A Table Dialect descriptor MAY have the property property that MUST be a string; undefined by default. This property specifies where a data array is located in the data structure.

For example, this data file:

{
  "rows": [
    { "id": 1, "name": "apple" },
    { "id": 2, "name": "orange" }
  ]
}

With this dialect definition:

{
  "property": "rows"
}

SHOULD output this data:

{id: 1, name: "apple"}
{id: 2, name: "orange"}

`itemType`

A Table Dialect descriptor MAY have the itemType property that MUST be a string with value array or object; undefined by default. This property specifies whether the data property contains an array of arrays or an array of objects.

For example, this data file:

[
  ["id", "name"],
  [1, "apple"],
  [2, "orange"]
]

With this dialect definition:

{
  "itemType": "array"
}

SHOULD output this data:

{id: 1, name: "apple"}
{id: 2, name: "orange"}

`itemKeys`

A Table Dialect descriptor MAY have the itemKeys property that MUST be array of strings; undefined by default. This property specifies the way of extracting rows from data arrays with itemType is object.

For example, this data file:

[
  { "name": "apple", "id": 1, "count": 2 },
  { "id": 2, "name": "orange", "count": 5 }
]

With this dialect definition:

{
  "itemKeys": ["id", "name"]
}

SHOULD output this data:

{id: 1, name: "apple"}
{id: 2, name: "orange"}

Spreadsheet

Spreadsheet formats is a group of sheet-based formats such as Excel or ODS.

`sheetNumber`

A Table Dialect descriptor MAY have the sheetNumber property that MUST be an integer with default value 1. This property specifies a sheet number of a table in the spreadsheet file.
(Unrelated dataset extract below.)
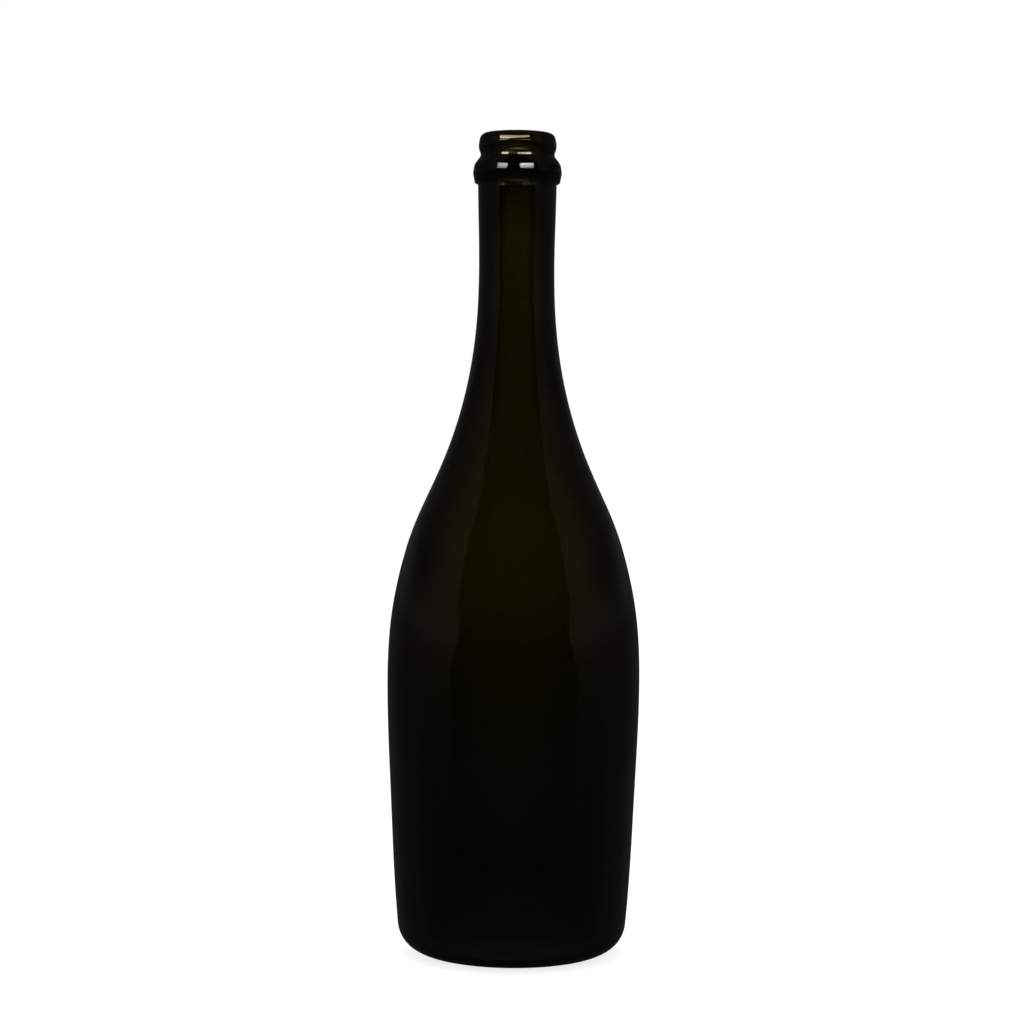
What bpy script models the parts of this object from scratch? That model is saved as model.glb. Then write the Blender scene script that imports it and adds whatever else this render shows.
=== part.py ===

For example, this data file:

Sheet 1
Sheet 2

With this dialect definition:

{
  "sheetNumber": 2
}

SHOULD output the data from the second sheet.

`sheetName`

A Table Dialect descriptor MAY have the sheetName property that MUST be a string; undefined by default. This property specifies a sheet name of a table in the spreadsheet file.

For example, this data file:

Sheet 1
Sheet 2

With this dialect definition:

{
  "sheetName": "Sheet 2"
}

SHOULD output the data from the second sheet.

Example

An example of a well-defined Table Dialect descriptor for a CSV format:

{
  "header": false,
  "commentChar": "#"
  "delimiter": ";",
  "doubleQuote": true,
  "lineTerminator": "\r\n",
  "quoteChar": "\"",
  "skipInitialSpace": true,
}

Excluded

Table Dialect has nothing to do with the names, contents or types of the headers or data within the CSV file, only how it is formatted. However, CSV Dialect does allow the presence or absence of a header to be specified, similarly to RFC4180.

Table Dialect is also orthogonal to the character encoding used in the CSV file. Note that it is possible for files in CSV format to contain data in more than one encoding.

References

Some related work can be found in similar JSON format and in Python’s PEP 305.